José de Ribera, uno de los grandes maestros del Barroco, encontró en la figura de San Sebastián una fuente inagotable de inspiración artística. En su obra, representa la historia del santo como un símbolo de vida y fe, capturando la tensión entre el sufrimiento y la redención.
Ribera encontró una gran fuente de inspiración en la figura de San Sebastián y en su historia, marcada por su ascenso en el ejército, en tiempos de Diocleciano y por su carisma, con el que convirtió al cristianismo a muchos romanos e incluso logró evitar la ejecución de otros.

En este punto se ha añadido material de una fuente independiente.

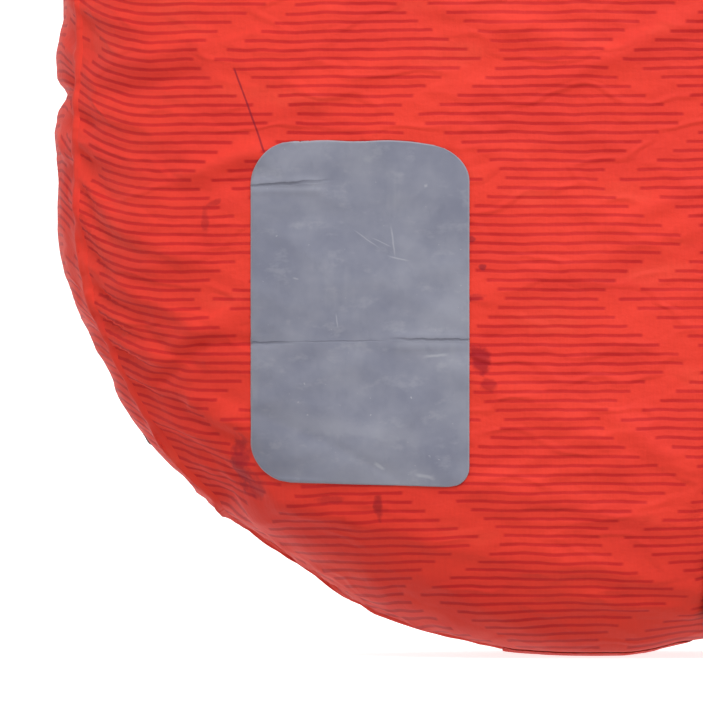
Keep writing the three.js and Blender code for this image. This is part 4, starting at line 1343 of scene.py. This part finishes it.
def addLid():
    # skirt
    turn = np.linspace(0, 2 * math.pi, 361)[None, :]
    height = np.linspace(lid["skirtBottom"], lid["skirtTop"], 26)[:, None]
    x0, y0 = ovalPoint(turn + math.pi, 0.196, 0.098)
    run = np.concatenate([[0], np.cumsum(np.hypot(np.diff(x0[0]), np.diff(y0[0])))])[None, :] + 0 * height
    share = (height - lid["skirtBottom"]) / (lid["skirtTop"] - lid["skirtBottom"])
    nearEdges = np.exp(-share / 0.2) + np.exp(-(1 - share) / 0.2)
    ripple = 0.00022 * np.sin(run / 0.0085 * 2 * math.pi + 2 * np.sin(run * 31)) * nearEdges
    wave = 0.00022 * gridNoise(run, height, 0.035, 111, 1.6, 0.2)
    outs = lid["skirtOut"] + ripple + wave
    x, y = ovalPoint(turn + math.pi, sackBody["halfWidth"] + outs, sackBody["halfDepth"] + outs)
    points = np.stack([x, y, height + 0 * x], axis=-1)
    skirt = gridMesh("skirt_cloth", points, run - 0.2, height + 0 * x, clothPaint)
    thicken(skirt, lid["thickness"], 0)
    ride(skirt, "lid", "shell_fabric", "lid_skirt")
    # folded binding on its lower edge and piping on its upper one
    bindingSection = roundSection(0.00275, 0.36855, 0.0021, 0.0041, 0.0009)
    binding = ovalRing("edge_binding", bindingSection, strapPaint, 300)
    ride(binding, "lid", "webbing", "lid_edge_binding")
    rope = lid["pipingRadius"]
    ropeSection = [(0.00275 + rope * math.cos(2 * math.pi * k / 12),
                    0.425 + rope * math.sin(2 * math.pi * k / 12)) for k in range(12)]
    piping = ovalRing("piping_cord", ropeSection, strapPaint, 300)
    ride(piping, "lid", "webbing", "lid_piping")
    # domed top
    share = np.concatenate([np.linspace(0, 0.90, 74)[:-1], np.linspace(0.90, 1.0, 26)])[:, None]
    turn = np.linspace(0, 2 * math.pi, 321)[None, :]
    x, y = ovalPoint(turn + math.pi, lidDome["half"][0] * share, lidDome["half"][1] * share)
    z = domeHeight(share) + lidSag(x, y, share + 0 * x) + 0 * x
    rim = easeBetween(share, 0.985, 1.0)
    z = z * (1 - rim) + 0.4262 * rim
    points = np.stack([x, y, z], axis=-1)
    # the cut coordinates keep each spoke's length, so that the pattern keeps its size near the rim
    steps = np.linalg.norm(np.diff(points, axis=0), axis=2).cumsum(axis=0)
    spoke = np.vstack([np.zeros((1, points.shape[1])), steps]) / np.maximum(np.hypot(x, y), 0.0001)
    top = gridMesh("top_cloth", points, x * spoke, y * spoke + 0.01, clothPaint, flip=True)
    thicken(top, lid["thickness"], -1)
    ride(top, "lid", "shell_fabric", "lid_top")
    # one row of thread beside the piping, one above the binding
    turn = np.linspace(0, 2 * math.pi, 500)
    x, y = ovalPoint(turn, sackBody["halfWidth"] + 0.0036, sackBody["halfDepth"] + 0.0036)
    rows = []
    for height in (0.3745, 0.4205):
        rows.append([(Vector((a, b, height)), Vector((a / 0.193 ** 2, b / 0.095 ** 2, 0)).normalized())
                     for a, b in zip(x, y)])
    ride(stitches("skirt_stitches", rows, redThread, 0.0042, 0.0026, 0.00032), "lid", "shell_fabric")


addLid()


def addLidHandle():
    top = 0.4834
    foot = 0.0016
    line = [(-0.076, float(lidHeight(0.076, 0)) + foot), (-0.062, float(lidHeight(0.062, 0)) + foot),
            (-0.052, float(lidHeight(0.052, 0)) + foot + 0.0004), (-0.042, top + 0.005),
            (-0.028, top + 0.0148), (-0.012, top + 0.0195)]
    line = line + [(-a, b) for a, b in line[::-1]]
    path = smoothLine([(a, 0, b) for a, b in line], 0.0016)
    handle = ribbon("handle_webbing", path, (0, 1, 0), 0.020, 0.0018, strapPaint, 11, 0.0)
    ride(handle, "lid", "webbing", "lid_handle")
    # box stitches where the handle's two ends are sewn to the lid
    rows = []
    for side in (-1, 1):
        high = lambda x: float(lidHeight(x, 0)) + foot + 0.0012
        corners = [(0.0735, -0.0075), (0.0735, 0.0075), (0.0560, 0.0075), (0.0560, -0.0075)]
        pairs = list(zip(corners, corners[1:] + corners[:1]))
        pairs += [(corners[0], corners[2]), (corners[1], corners[3])]
        for (x1, y1), (x2, y2) in pairs:
            rows.append([(Vector((side * (x1 + (x2 - x1) * k / 6), y1 + (y2 - y1) * k / 6,
                                  high(x1 + (x2 - x1) * k / 6))), Vector((0, 0, 1))) for k in range(7)])
    ride(stitches("handle_stitches", rows, greyThread), "lid", "webbing")


addLidHandle()
print("lid made")

# mouth: gathered hem, drawcord, cord lock

mouth = {"halfWidth": 0.040, "halfDepth": 0.031, "height": 0.4556, "hemRadius": 0.0042, "cordRadius": 0.0015,
         "spacing": 0.0052, "cordEnd": 0.124, "lockX": 0.078, "springWire": 0.00022, "springTurns": 3}


def addMouth():
    m = mouth
    turn = np.linspace(0, 2 * math.pi, 241)[:-1]
    pleat = np.abs(np.sin(turn * 17 + 0.8 * np.sin(turn * 4)))
    ring = np.column_stack([m["halfWidth"] * np.cos(turn), m["halfDepth"] * np.sin(turn),
                            m["height"] + 0.0002 * np.sin(turn * 9)])
    radius = m["hemRadius"] * (0.86 + 0.14 * pleat ** 0.5)
    hem = tube("hem_cloth", ring, np.append(radius, radius[0]), 16, clothPaint, closed=True)
    ride(hem, "throat", "shell_fabric", "mouth_hem")
    half = m["spacing"] / 2
    ends = [(m["cordEnd"], m["height"] - 0.0054), (m["cordEnd"] - 0.010, m["height"] - 0.0016),
            (m["cordEnd"] - 0.017, m["height"]), (m["lockX"], m["height"]),
            (m["halfWidth"] + 0.009, m["height"]), (m["halfWidth"] + 0.0045, m["height"]),
            (m["halfWidth"] + 0.003, m["height"])]
    path = [(x, half, z) for x, z in ends]
    path += [(m["halfWidth"] * math.cos(t), m["halfDepth"] * math.sin(t), m["height"])
             for t in np.radians(np.arange(14, 347, 16.6))]
    path += [(x, -half, z) for x, z in ends[::-1]]
    drawcord = tube("drawcord_braid", smoothLine(path, 0.0012), m["cordRadius"] * 0.97, 12, cord)
    ride(drawcord, "throat", "cord", "drawcord")
    t = np.linspace(0, 2 * math.pi, 121)[:-1]
    scale = 0.00098
    knot = np.column_stack([(2 + np.cos(3 * t)) * np.cos(2 * t), (2 + np.cos(3 * t)) * np.sin(2 * t),
                            np.sin(3 * t) * 1.4])
    knotPlace = np.array([m["cordEnd"] + 0.0054, 0, m["height"] - 0.0065])
    knot = knot[:, [0, 2, 1]] * scale * np.array([1.05, 1.25, 1.0]) + knotPlace
    ride(tube("cord_knot", knot, m["cordRadius"] * 0.95, 10, cord, closed=True), "throat", "cord",
         "cord_end_knot")
    # the lock's spring: a coil of wire that fills the spring part's box
    low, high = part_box("cord_lock_spring")
    wire = m["springWire"]
    turn = np.linspace(0, 2 * math.pi * m["springTurns"], 24 * m["springTurns"] + 1)
    reach = (high[0] - low[0]) / 2 - wire
    coil = np.column_stack([(low[0] + high[0]) / 2 + reach * np.cos(turn),
                            high[1] - wire - (high[1] - low[1] - 2 * wire) * turn / turn[-1],
                            (low[2] + high[2]) / 2 + reach * np.sin(turn)])
    spring = tube("lock_spring", coil, wire, 8, steel)
    ride(spring, "cord_lock", "steel", "cord_lock_spring")
    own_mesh(spring)
    for name, paint in (("cord_lock_barrel", bucklePaint), ("cord_lock_button", bucklePaint),
                        ("eyelet_front", steel), ("eyelet_back", steel)):
        repaint(name, paint)


addMouth()
print("mouth made")

# haul loop on the back

haulLoop = {"x": -0.035, "top": 0.132, "length": 0.066, "width": 0.020, "out": 0.095}


def addHaulLoop():
    h = haulLoop
    low = h["top"] - h["length"]
    line = [(0.0024, h["top"]), (0.0024, low + 0.040), (0.0024, low + 0.008)]
    line += arcLine(0.0064, low + 0.004, 0.004, 180, 360, 8)[1:]
    line += [(0.0104, low + 0.012), (0.0102, h["top"] - 0.032), (0.0092, h["top"] - 0.016),
             (0.0052, h["top"] - 0.004), (0.0044, h["top"])]
    path = smoothLine([(h["x"], h["out"] + out, height) for out, height in line], 0.0014)
    loop = ribbon("haul_webbing", path, (1, 0, 0), h["width"], 0.0013, strapPaint, 9)
    ride(loop, "haul_loop", "webbing", "haul_loop")
    # its sewn plate
    columns, rows = 18, 14
    across, rise = np.meshgrid(np.linspace(-0.0148, 0.0148, columns), np.linspace(-0.0108, 0.0108, rows))
    points = np.stack([h["x"] + across, h["out"] + 0.0019 + 0.0001 * np.cos(across * 900) + 0 * rise,
                       h["top"] + 0.0135 + rise], axis=-1)
    plate = gridMesh("haul_anchor_cloth", points, across, rise, strapPaint, flip=True)
    thicken(plate, 0.0012, 0)
    roundEdges(plate, 0.0004)
    ride(plate, "sack", "webbing", "haul_loop_anchor")
    corner = Vector((h["x"] - 0.0125, h["out"] + 0.0027, h["top"] + 0.0050))
    rows = boxStitch(corner, Vector((1, 0, 0)), Vector((0, 0, 1)), Vector((0, 1, 0)), 0.025, 0.017)
    ride(stitches("haul_stitches", rows, greyThread), "sack", "webbing")


addHaulLoop()
print("haul loop made")

for piece in (frontCloth, backCloth, patch):
    shorten(piece)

Precisamente, su tormento y la fuerza que transmite su historia protagonizan este lienzo, en el que captura cómo, otra cristiana, Irene, junto a su sirvienta Luciana, acudió a la ayuda de Sebastián, tras ser condenado a morir por las flechas de sus compañeros. El artista capta cómo ambas le liberaron y cuidaron de su lánguido cuerpo, hasta salvarle la vida.
En esta versión de Ribera, la escena transcurre en un entorno de penumbra, como si la noche hubiera envuelto la ciudad de Roma, permitiendo a las dos mujeres actuar sin ser vistas. Desatan a Sebastián del árbol y limpian su cuerpo de las flechas. Ribera nos presenta a un joven hermoso, cuya desnudez está sutilmente cubierta. La piel pálida y casi marmórea de Sebastián nos sugiere un desenlace fatal, aunque su cuerpo no está cubierto de sangre. Ribera parece inspirarse en la escultura clásica, evocando al Galo Moribundo de los Museos Capitolinos. Al igual que esa figura, Sebastián parece congelado en el tiempo, conectando la opresión del Imperio Romano con la historia del futuro santo. Aunque su cuerpo refleja un sufrimiento profundo, un halo de vida parece mantenerse en su rostro. Su expresión, serena y plácida, con una leve sonrisa, sugiere que Sebastián aún está vivo.
A pesar de que San Sebastián, con el resplandor de su piel, domina visualmente la escena, las figuras de Santa Irene y Lucina juegan un papel esencial. Lucina, la sirvienta, aparece sosteniendo un tarro, probablemente con ungüentos para las heridas, mientras observa la escena con serenidad. Su mirada altiva refleja tanto su valentía por salvar a Sebastián como su falta de miedo ante cualquier observador que pudiera delatarlas.
Los ojos de Lucina nos conectan directamente con la escena, rompiendo la barrera entre el espectador y la obra. De repente, nos convertimos en testigos romanos, transeúntes curiosos que se topan con una realidad brutal del Imperio: la muerte en las calles. Ribera, con esta solución compositiva, nos involucra en el martirio de Sebastián.
Si comparamos esta escena con la famosa representación de Judith y su criada, podemos notar un claro paralelismo. Según relata el Antiguo Testamento, Judith salvó al pueblo hebreo tras asesinar al general Holofernes. De manera similar, Irene es una heroína, pues salva al cristianismo, representado en San Sebastián.
Santa Irene se muestra despojando a Sebastián de su última flecha. Este acto, aparentemente sencillo, revela dos acciones simultáneas: con la mano derecha extrae la flecha con una delicadeza sorprendente, mientras que con la izquierda sostiene su cuerpo, proporcionando el soporte necesario para culminar su tarea. Este gesto, tan medido y preciso, suaviza el hecho dramático y refuerza el simbolismo de la compasión y la salvación.
De esta manera, Ribera nos muestra que la fe ha triunfado sobre la tiranía y la muerte. La firmeza de las convicciones de Sebastián y el heroísmo de Irene hacen posible que el mártir no pereciera en ese momento, ofreciendo un mensaje de esperanza y redención.